In the listing below, find the line that contains "for node in" and the line that contains "# view, but". Quote both and every line between them, exactly, and nothing more.

--- START OF MATERIAL SHOWN ---

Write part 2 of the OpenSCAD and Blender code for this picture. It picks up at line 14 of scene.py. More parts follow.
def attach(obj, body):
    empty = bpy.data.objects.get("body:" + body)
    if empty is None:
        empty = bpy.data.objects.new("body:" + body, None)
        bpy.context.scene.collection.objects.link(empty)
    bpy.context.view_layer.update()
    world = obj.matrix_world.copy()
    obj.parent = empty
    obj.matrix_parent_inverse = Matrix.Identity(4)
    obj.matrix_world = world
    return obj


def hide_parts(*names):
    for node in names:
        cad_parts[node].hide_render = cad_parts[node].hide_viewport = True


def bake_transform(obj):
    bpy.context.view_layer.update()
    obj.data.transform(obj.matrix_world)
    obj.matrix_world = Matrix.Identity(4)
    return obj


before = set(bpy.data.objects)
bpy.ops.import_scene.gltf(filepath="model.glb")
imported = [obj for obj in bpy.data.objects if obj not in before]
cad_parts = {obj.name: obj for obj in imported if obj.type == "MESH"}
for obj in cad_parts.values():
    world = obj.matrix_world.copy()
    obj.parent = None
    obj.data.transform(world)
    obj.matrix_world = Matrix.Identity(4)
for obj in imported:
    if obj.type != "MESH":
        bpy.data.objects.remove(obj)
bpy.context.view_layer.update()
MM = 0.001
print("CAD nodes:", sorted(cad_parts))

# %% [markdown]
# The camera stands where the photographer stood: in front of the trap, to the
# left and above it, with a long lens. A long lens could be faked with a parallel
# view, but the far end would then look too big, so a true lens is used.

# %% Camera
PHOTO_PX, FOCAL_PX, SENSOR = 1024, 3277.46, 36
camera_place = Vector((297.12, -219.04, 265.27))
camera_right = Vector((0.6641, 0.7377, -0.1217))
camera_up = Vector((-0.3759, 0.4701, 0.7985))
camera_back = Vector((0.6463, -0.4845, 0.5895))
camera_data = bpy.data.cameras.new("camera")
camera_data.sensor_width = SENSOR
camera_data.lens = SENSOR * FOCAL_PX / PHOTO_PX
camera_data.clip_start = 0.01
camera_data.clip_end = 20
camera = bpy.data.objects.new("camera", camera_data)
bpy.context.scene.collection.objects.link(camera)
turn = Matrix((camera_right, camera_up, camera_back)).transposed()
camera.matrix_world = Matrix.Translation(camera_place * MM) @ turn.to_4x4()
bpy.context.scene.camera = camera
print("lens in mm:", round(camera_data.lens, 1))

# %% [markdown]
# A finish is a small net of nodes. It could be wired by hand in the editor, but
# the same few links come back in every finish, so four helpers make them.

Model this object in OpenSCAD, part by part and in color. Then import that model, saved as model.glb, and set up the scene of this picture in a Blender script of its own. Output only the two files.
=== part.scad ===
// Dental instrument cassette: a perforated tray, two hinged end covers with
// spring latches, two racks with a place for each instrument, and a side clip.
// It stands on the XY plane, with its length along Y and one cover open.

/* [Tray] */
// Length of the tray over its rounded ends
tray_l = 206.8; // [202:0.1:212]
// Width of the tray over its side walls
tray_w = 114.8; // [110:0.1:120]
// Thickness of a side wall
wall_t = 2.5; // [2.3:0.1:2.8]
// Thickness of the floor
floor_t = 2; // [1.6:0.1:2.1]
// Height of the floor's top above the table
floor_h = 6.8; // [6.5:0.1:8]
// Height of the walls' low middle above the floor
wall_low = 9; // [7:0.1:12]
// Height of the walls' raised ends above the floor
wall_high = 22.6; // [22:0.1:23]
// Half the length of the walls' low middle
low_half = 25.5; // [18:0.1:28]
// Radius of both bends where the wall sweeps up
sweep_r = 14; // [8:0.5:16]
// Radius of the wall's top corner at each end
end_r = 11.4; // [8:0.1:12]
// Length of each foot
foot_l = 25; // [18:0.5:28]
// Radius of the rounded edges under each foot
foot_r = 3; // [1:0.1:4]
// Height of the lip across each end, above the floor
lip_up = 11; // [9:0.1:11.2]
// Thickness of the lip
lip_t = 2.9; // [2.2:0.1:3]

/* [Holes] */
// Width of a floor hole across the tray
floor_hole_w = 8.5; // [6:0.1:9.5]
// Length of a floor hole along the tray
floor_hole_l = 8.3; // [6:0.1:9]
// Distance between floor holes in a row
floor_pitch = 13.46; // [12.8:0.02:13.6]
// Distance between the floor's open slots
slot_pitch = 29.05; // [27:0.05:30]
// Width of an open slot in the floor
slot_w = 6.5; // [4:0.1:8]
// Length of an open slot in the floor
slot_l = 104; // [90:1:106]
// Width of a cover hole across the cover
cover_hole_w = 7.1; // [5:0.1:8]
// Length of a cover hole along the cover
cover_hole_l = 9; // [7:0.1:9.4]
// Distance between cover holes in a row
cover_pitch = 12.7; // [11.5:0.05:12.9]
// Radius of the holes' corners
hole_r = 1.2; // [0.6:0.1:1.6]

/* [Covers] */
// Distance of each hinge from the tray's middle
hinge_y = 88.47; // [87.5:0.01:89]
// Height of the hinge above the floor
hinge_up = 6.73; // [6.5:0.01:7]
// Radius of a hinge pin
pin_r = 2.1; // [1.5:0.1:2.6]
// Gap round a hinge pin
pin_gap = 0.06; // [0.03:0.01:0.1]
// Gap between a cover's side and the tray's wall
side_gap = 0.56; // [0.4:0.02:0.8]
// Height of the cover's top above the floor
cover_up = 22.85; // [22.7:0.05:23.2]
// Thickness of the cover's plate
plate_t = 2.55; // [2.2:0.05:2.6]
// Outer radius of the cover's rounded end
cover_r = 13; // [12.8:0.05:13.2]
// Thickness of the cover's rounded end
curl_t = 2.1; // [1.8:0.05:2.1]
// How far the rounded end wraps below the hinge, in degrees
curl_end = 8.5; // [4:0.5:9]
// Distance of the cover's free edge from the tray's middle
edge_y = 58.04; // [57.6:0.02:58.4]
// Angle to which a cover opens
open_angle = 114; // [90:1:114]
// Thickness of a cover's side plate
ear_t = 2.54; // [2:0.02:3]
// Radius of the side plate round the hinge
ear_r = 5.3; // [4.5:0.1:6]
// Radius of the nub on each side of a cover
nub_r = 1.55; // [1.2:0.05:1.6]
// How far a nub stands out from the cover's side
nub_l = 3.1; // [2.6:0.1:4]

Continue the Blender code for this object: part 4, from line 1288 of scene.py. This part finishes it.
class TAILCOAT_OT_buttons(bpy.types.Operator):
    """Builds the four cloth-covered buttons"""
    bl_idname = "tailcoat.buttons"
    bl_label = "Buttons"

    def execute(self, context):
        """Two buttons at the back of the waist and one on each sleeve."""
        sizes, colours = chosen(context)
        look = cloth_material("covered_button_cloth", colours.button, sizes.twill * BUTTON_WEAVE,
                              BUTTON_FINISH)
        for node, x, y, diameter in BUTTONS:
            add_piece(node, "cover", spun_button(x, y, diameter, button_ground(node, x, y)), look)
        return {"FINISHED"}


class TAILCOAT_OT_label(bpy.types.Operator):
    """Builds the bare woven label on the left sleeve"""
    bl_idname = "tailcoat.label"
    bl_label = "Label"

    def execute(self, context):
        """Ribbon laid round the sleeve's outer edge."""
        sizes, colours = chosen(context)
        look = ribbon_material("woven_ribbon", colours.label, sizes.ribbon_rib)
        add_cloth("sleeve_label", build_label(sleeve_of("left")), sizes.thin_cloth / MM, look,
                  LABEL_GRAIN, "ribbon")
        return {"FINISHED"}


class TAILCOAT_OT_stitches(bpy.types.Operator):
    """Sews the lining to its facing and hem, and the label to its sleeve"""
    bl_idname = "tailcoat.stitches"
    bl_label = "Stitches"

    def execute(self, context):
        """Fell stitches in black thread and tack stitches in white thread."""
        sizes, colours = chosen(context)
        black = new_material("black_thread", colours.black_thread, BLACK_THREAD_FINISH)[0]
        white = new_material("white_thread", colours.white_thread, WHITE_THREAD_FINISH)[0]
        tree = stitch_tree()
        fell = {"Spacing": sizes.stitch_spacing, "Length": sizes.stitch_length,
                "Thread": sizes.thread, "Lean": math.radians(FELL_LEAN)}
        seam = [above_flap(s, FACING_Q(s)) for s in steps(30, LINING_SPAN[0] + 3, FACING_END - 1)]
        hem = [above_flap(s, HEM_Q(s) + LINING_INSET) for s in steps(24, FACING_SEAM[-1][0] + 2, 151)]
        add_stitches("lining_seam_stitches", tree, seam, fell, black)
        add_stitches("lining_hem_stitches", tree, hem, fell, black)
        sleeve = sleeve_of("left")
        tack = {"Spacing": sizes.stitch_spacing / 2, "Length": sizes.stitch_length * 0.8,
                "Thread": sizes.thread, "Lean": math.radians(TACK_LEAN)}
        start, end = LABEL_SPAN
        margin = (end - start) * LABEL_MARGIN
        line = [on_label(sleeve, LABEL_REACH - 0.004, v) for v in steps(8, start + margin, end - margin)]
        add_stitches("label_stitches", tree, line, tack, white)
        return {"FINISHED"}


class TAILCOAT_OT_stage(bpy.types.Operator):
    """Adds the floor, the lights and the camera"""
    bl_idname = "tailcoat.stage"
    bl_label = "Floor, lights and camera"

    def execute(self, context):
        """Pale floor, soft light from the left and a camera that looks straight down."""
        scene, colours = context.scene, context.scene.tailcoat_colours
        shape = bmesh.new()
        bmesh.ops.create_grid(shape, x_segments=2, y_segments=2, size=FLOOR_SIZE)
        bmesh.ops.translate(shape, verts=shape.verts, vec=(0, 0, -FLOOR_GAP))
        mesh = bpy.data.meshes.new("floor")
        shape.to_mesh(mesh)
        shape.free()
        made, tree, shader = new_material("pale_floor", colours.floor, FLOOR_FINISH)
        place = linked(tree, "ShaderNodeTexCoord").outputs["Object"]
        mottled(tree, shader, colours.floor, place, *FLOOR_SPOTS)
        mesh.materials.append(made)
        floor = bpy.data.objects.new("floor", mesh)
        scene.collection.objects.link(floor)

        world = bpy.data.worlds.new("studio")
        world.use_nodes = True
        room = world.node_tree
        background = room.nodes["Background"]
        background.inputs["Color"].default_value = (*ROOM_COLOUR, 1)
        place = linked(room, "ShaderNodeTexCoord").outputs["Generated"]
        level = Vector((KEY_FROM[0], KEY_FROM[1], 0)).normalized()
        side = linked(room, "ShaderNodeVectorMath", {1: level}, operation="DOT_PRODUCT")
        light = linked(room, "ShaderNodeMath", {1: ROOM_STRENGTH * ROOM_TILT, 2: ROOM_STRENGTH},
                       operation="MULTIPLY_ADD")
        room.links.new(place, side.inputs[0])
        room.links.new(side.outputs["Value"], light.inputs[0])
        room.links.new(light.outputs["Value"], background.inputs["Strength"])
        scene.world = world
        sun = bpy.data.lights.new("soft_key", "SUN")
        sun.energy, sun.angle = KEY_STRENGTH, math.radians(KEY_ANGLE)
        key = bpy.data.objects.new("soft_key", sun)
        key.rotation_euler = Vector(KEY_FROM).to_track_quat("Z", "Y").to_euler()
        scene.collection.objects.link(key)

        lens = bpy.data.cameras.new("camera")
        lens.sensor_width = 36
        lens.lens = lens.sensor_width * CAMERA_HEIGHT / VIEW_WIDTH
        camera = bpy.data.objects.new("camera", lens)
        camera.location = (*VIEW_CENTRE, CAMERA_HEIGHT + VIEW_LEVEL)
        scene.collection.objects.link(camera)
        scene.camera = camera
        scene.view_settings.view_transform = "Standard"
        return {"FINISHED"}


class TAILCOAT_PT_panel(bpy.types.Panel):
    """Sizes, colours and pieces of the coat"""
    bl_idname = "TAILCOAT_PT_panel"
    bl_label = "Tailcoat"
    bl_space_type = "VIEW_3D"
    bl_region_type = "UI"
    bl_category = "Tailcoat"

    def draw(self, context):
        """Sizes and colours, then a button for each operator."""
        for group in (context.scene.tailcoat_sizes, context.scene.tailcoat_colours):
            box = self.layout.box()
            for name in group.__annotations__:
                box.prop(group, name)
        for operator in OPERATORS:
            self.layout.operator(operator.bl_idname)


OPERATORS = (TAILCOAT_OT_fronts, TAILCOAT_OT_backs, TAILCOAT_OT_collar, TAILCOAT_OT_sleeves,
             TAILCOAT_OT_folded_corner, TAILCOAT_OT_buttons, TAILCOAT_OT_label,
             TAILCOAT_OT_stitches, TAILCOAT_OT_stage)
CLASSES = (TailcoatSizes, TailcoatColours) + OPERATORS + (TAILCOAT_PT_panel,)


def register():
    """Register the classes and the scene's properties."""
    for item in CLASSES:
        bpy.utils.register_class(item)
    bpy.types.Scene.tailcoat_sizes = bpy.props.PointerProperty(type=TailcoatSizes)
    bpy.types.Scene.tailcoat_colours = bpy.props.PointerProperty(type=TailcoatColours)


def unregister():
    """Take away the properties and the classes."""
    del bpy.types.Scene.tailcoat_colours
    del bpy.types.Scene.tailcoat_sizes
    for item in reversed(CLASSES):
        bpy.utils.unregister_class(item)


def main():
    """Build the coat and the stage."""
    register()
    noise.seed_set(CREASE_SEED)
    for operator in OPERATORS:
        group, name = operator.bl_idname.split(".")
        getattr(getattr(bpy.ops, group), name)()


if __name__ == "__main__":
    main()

--- END OF MATERIAL SHOWN ---

_FINISHED ANSWER_
    for node in names:
        cad_parts[node].hide_render = cad_parts[node].hide_viewport = True


def bake_transform(obj):
    bpy.context.view_layer.update()
    obj.data.transform(obj.matrix_world)
    obj.matrix_world = Matrix.Identity(4)
    return obj


before = set(bpy.data.objects)
bpy.ops.import_scene.gltf(filepath="model.glb")
imported = [obj for obj in bpy.data.objects if obj not in before]
cad_parts = {obj.name: obj for obj in imported if obj.type == "MESH"}
for obj in cad_parts.values():
    world = obj.matrix_world.copy()
    obj.parent = None
    obj.data.transform(world)
    obj.matrix_world = Matrix.Identity(4)
for obj in imported:
    if obj.type != "MESH":
        bpy.data.objects.remove(obj)
bpy.context.view_layer.update()
MM = 0.001
print("CAD nodes:", sorted(cad_parts))

# %% [markdown]
# The camera stands where the photographer stood: in front of the trap, to the
# left and above it, with a long lens. A long lens could be faked with a parallel
# view, but the far end would then look too big, so a true lens is used.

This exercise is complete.